Given task: Reproduce only the lines of the material below that start at the line containing "record = json.load(file)" and stop at the line containing "shown = obj.evaluated_get(depsgraph)". Keep both end lines.

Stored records
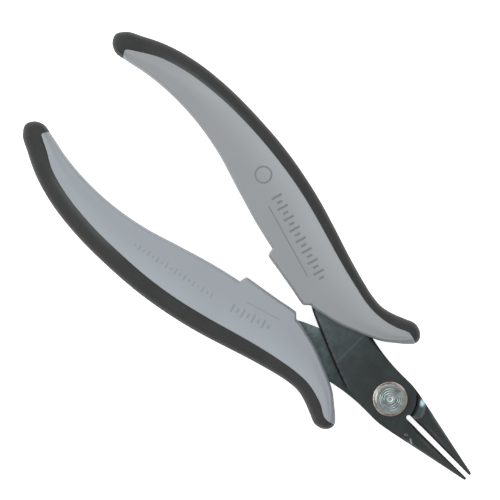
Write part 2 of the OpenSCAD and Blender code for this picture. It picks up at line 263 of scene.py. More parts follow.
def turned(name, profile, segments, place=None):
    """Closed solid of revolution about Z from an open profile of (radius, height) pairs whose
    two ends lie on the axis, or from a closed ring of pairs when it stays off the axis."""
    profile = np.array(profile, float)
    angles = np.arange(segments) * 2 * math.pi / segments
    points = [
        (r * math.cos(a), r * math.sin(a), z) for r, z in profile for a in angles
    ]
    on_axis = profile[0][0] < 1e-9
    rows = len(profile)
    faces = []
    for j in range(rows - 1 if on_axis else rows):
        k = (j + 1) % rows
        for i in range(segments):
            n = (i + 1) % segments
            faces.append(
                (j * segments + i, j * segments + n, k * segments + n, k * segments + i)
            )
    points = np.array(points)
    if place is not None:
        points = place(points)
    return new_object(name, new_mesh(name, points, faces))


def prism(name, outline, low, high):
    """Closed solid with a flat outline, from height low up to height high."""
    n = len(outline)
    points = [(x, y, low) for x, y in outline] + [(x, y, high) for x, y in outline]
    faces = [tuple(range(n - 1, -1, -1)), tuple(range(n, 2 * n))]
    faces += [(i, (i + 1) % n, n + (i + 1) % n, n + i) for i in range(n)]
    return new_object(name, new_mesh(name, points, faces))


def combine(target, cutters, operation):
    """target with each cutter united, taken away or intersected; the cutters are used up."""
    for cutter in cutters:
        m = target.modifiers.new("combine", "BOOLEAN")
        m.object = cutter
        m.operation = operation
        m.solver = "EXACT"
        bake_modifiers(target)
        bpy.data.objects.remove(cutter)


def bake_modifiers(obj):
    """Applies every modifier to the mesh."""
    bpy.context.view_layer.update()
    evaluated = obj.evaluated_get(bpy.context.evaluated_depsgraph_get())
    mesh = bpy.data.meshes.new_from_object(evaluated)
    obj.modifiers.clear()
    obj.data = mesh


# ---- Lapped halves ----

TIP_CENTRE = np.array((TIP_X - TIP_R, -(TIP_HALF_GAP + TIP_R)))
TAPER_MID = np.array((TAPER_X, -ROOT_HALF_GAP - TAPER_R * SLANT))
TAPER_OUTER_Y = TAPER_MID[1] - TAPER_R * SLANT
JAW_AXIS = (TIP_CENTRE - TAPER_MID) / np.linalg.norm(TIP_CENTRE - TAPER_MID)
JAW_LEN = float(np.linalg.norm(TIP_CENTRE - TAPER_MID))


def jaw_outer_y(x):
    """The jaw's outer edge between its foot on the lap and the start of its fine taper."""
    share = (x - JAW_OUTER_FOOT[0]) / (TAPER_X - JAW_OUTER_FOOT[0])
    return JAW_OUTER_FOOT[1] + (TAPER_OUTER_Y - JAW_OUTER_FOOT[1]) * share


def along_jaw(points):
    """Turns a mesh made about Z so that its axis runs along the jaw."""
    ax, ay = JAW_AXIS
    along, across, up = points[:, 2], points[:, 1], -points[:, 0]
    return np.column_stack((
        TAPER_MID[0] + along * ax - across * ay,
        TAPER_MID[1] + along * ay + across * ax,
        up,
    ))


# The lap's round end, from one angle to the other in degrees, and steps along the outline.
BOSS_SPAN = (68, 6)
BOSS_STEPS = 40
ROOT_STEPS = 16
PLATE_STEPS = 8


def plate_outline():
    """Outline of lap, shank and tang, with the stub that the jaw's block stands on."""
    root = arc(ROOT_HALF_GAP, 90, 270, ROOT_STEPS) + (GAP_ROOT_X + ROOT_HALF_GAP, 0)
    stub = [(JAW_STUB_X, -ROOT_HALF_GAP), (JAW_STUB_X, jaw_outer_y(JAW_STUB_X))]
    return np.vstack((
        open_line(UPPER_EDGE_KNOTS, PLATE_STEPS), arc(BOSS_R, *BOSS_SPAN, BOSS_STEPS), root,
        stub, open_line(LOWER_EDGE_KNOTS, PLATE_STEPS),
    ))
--
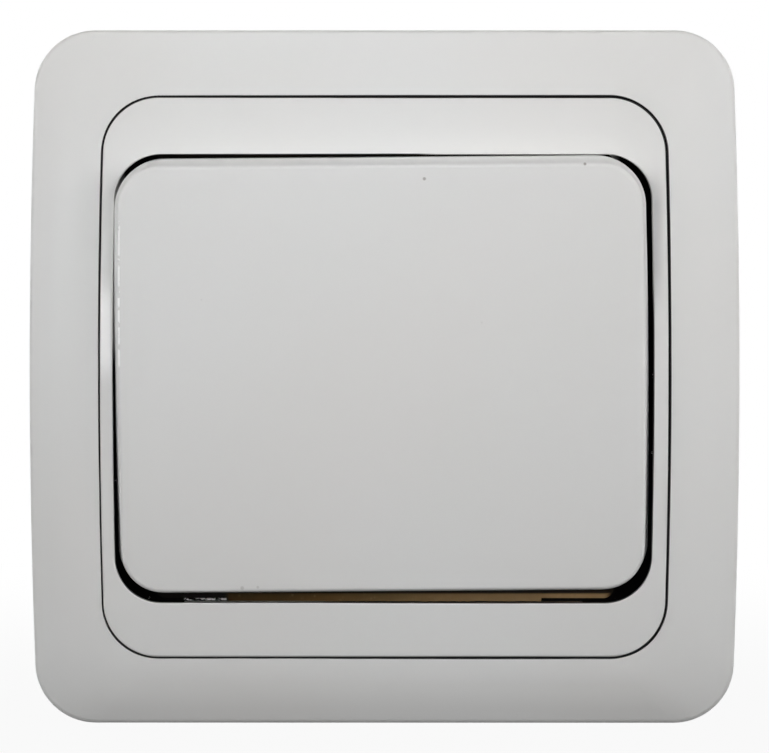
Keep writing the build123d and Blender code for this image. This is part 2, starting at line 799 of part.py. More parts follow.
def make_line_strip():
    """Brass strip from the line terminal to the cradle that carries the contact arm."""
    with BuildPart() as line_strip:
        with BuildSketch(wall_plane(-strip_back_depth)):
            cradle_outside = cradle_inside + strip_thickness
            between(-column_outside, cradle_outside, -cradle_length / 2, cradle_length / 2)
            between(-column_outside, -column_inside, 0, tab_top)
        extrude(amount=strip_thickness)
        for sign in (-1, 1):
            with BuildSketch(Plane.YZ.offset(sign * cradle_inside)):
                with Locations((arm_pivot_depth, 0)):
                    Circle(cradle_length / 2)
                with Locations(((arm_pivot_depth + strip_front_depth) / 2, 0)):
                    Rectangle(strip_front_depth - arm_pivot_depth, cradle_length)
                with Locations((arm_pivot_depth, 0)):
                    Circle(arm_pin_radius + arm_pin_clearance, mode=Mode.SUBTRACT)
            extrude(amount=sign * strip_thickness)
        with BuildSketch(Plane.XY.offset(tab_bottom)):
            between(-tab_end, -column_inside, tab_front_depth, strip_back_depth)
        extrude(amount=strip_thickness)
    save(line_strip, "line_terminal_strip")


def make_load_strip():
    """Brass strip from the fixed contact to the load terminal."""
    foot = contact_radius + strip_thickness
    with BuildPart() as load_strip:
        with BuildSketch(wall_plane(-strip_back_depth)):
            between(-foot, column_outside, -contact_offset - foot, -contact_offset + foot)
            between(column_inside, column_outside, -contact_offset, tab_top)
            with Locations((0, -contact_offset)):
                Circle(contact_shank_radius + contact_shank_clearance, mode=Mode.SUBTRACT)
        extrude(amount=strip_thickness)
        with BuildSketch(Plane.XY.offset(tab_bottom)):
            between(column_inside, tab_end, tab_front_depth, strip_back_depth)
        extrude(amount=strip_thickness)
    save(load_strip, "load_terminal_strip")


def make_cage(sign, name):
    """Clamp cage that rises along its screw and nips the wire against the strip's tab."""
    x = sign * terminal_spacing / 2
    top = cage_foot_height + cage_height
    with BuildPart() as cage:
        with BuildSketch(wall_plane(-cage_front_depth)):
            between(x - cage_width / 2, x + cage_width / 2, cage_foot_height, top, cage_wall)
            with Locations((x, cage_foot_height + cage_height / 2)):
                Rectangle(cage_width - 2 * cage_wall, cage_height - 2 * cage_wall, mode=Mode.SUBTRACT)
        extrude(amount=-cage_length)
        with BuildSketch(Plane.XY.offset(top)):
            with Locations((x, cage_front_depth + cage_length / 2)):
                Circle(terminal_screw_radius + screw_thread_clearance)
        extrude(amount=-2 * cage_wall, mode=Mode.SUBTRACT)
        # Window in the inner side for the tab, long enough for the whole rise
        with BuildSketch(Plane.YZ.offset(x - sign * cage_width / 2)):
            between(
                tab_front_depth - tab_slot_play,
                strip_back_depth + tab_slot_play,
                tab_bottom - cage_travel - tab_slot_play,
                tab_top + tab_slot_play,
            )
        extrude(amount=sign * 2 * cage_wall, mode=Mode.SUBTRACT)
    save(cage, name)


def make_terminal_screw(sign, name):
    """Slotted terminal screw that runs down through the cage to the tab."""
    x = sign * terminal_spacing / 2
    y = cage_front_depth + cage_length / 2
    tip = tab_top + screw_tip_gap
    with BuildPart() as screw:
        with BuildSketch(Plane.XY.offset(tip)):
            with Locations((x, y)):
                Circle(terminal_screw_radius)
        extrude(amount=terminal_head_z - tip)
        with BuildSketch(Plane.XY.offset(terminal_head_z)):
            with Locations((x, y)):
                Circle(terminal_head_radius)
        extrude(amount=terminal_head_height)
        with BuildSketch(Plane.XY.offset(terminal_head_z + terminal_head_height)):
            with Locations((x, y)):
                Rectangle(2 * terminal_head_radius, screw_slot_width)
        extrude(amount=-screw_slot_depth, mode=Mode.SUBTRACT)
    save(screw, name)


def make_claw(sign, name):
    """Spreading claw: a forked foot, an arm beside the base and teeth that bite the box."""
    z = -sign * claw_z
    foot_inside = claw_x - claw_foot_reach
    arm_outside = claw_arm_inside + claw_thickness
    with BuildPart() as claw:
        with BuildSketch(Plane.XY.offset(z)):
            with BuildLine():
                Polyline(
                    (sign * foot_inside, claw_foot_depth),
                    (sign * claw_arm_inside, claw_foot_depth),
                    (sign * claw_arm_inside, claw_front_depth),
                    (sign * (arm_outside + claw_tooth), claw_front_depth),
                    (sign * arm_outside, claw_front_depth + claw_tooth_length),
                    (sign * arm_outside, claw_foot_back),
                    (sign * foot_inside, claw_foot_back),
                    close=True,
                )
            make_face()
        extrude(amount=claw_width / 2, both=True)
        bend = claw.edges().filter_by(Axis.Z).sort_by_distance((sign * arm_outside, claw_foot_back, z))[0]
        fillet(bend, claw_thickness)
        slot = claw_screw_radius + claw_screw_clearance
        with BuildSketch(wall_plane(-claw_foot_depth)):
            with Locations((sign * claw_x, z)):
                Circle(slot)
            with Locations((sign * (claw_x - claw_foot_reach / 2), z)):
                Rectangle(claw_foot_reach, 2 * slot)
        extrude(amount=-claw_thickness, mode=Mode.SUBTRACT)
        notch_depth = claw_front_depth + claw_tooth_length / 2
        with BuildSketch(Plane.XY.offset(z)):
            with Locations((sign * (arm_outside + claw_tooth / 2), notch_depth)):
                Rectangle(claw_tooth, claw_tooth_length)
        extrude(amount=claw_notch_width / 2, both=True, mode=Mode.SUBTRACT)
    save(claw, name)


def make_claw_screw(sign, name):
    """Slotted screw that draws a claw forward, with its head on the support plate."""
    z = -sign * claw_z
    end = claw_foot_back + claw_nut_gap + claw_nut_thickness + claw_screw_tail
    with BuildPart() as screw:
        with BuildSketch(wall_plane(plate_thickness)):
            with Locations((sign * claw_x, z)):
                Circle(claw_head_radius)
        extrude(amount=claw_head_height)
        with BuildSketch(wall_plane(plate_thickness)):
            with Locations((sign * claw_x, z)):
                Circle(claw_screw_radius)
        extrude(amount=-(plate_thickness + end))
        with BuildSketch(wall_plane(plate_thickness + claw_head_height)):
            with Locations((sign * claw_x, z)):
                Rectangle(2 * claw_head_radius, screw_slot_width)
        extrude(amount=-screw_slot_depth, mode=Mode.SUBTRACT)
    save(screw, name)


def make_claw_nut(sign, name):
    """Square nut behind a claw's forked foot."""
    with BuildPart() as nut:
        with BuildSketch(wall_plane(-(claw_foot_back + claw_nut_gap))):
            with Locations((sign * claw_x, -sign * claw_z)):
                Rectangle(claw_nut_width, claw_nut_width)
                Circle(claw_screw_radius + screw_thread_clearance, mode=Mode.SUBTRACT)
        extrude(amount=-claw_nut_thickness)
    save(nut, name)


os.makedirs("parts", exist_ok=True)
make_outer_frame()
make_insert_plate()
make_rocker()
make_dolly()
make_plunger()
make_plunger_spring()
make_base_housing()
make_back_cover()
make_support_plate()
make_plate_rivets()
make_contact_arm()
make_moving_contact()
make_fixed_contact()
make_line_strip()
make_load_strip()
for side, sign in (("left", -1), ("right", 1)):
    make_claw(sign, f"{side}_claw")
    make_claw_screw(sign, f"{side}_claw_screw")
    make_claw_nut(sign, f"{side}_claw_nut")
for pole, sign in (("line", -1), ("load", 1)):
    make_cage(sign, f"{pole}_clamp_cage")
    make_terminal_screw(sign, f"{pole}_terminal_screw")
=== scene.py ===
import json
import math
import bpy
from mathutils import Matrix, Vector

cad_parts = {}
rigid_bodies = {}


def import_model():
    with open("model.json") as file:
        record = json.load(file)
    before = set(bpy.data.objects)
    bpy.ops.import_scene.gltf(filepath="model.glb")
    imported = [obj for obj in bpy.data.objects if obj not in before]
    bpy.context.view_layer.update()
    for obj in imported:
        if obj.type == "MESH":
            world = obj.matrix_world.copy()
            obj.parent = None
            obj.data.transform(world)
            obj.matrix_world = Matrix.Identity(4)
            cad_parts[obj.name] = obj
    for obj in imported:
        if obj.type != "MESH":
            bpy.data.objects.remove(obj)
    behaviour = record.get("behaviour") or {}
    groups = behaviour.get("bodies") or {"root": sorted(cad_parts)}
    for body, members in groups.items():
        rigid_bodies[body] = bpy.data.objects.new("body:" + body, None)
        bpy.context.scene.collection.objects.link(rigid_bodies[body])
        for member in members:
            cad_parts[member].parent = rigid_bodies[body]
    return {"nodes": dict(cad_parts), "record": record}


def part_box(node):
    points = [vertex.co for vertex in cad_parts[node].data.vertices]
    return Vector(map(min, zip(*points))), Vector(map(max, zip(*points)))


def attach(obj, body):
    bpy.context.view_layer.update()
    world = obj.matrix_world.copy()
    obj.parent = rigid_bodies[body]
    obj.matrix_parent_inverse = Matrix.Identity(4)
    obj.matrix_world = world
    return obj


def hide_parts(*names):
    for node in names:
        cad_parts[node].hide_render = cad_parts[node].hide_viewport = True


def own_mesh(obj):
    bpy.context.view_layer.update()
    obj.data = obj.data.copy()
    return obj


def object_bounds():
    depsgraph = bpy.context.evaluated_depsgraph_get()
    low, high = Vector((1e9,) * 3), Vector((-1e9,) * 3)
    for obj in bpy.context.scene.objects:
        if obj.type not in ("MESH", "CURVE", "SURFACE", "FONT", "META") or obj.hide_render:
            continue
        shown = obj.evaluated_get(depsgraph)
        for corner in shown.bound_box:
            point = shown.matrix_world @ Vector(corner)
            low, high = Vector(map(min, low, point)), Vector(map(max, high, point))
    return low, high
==
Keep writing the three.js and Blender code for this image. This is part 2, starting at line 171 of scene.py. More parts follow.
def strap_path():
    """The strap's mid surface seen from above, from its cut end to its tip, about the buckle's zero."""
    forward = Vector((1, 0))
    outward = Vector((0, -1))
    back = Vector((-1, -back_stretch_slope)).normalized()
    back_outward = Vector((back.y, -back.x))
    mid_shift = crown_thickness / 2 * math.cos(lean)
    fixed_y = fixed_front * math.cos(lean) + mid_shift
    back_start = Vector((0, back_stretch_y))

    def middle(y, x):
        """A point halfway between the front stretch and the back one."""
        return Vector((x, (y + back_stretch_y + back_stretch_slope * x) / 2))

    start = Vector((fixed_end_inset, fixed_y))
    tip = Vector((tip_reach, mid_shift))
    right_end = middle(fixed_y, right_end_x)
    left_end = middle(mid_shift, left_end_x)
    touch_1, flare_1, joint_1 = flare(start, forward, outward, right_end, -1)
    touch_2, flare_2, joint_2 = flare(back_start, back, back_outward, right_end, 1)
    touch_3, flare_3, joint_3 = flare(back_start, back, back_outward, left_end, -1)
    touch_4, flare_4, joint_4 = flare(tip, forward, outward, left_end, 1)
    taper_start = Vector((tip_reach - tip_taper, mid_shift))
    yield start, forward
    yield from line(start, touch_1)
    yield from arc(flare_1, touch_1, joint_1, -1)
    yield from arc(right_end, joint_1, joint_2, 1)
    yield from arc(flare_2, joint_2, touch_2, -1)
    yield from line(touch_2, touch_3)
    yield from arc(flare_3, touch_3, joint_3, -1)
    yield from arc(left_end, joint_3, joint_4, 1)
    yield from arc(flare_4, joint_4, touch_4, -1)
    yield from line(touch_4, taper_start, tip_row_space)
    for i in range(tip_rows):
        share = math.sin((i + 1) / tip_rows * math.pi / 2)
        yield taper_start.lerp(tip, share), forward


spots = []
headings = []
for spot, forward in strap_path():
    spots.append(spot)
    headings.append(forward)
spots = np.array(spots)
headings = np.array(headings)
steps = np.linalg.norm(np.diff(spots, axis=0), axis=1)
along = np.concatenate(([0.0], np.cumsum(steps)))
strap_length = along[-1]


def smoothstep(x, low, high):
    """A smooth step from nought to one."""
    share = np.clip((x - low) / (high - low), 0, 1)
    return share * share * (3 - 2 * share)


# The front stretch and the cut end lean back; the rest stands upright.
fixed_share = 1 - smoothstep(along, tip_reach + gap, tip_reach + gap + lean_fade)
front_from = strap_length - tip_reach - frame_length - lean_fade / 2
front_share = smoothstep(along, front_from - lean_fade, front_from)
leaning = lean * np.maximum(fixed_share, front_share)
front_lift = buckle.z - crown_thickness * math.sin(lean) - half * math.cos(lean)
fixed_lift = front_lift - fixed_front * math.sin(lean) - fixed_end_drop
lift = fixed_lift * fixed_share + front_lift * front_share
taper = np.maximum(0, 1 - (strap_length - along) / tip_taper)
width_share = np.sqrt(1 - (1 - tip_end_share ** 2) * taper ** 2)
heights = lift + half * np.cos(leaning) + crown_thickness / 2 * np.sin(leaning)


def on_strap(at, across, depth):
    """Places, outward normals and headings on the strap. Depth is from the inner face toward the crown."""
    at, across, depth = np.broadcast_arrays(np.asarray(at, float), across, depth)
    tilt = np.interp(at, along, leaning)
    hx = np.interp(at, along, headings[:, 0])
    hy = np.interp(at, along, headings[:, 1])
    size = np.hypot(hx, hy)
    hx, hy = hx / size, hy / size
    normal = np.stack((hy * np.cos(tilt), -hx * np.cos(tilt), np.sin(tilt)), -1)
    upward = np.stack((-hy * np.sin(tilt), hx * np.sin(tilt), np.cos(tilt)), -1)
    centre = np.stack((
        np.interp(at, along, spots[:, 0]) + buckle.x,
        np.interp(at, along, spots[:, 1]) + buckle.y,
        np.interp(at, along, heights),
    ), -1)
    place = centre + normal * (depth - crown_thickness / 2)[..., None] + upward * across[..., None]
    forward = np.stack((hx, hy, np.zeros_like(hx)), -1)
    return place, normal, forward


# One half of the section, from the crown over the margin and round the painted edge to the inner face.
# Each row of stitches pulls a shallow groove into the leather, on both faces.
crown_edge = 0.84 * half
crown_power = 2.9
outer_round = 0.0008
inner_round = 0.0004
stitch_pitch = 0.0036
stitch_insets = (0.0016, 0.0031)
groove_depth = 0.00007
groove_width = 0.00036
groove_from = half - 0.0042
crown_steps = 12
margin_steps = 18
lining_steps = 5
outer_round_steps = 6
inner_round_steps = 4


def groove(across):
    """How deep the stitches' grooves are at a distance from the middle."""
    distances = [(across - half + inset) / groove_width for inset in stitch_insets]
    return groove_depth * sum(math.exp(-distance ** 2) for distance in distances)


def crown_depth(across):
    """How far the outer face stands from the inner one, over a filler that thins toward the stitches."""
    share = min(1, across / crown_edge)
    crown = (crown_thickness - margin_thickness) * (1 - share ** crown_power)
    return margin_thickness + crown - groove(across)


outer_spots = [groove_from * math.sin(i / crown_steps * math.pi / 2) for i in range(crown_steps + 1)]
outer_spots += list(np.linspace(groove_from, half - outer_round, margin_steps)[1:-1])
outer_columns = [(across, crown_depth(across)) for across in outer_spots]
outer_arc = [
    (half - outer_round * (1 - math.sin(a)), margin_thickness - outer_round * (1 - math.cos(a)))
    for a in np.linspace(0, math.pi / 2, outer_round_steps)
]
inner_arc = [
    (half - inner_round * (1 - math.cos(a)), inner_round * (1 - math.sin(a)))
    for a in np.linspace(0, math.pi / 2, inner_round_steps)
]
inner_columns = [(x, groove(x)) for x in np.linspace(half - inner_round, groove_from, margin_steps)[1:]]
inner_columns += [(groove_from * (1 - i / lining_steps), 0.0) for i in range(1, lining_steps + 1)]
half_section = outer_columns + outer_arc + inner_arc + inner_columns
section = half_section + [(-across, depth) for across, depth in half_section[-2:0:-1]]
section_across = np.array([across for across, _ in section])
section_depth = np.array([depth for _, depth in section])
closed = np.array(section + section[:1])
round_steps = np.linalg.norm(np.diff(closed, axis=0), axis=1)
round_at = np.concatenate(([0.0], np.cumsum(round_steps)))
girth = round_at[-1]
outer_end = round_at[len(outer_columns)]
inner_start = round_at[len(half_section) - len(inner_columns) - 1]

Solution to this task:
        record = json.load(file)
    before = set(bpy.data.objects)
    bpy.ops.import_scene.gltf(filepath="model.glb")
    imported = [obj for obj in bpy.data.objects if obj not in before]
    bpy.context.view_layer.update()
    for obj in imported:
        if obj.type == "MESH":
            world = obj.matrix_world.copy()
            obj.parent = None
            obj.data.transform(world)
            obj.matrix_world = Matrix.Identity(4)
            cad_parts[obj.name] = obj
    for obj in imported:
        if obj.type != "MESH":
            bpy.data.objects.remove(obj)
    behaviour = record.get("behaviour") or {}
    groups = behaviour.get("bodies") or {"root": sorted(cad_parts)}
    for body, members in groups.items():
        rigid_bodies[body] = bpy.data.objects.new("body:" + body, None)
        bpy.context.scene.collection.objects.link(rigid_bodies[body])
        for member in members:
            cad_parts[member].parent = rigid_bodies[body]
    return {"nodes": dict(cad_parts), "record": record}


def part_box(node):
    points = [vertex.co for vertex in cad_parts[node].data.vertices]
    return Vector(map(min, zip(*points))), Vector(map(max, zip(*points)))


def attach(obj, body):
    bpy.context.view_layer.update()
    world = obj.matrix_world.copy()
    obj.parent = rigid_bodies[body]
    obj.matrix_parent_inverse = Matrix.Identity(4)
    obj.matrix_world = world
    return obj


def hide_parts(*names):
    for node in names:
        cad_parts[node].hide_render = cad_parts[node].hide_viewport = True


def own_mesh(obj):
    bpy.context.view_layer.update()
    obj.data = obj.data.copy()
    return obj


def object_bounds():
    depsgraph = bpy.context.evaluated_depsgraph_get()
    low, high = Vector((1e9,) * 3), Vector((-1e9,) * 3)
    for obj in bpy.context.scene.objects:
        if obj.type not in ("MESH", "CURVE", "SURFACE", "FONT", "META") or obj.hide_render:
            continue
        shown = obj.evaluated_get(depsgraph)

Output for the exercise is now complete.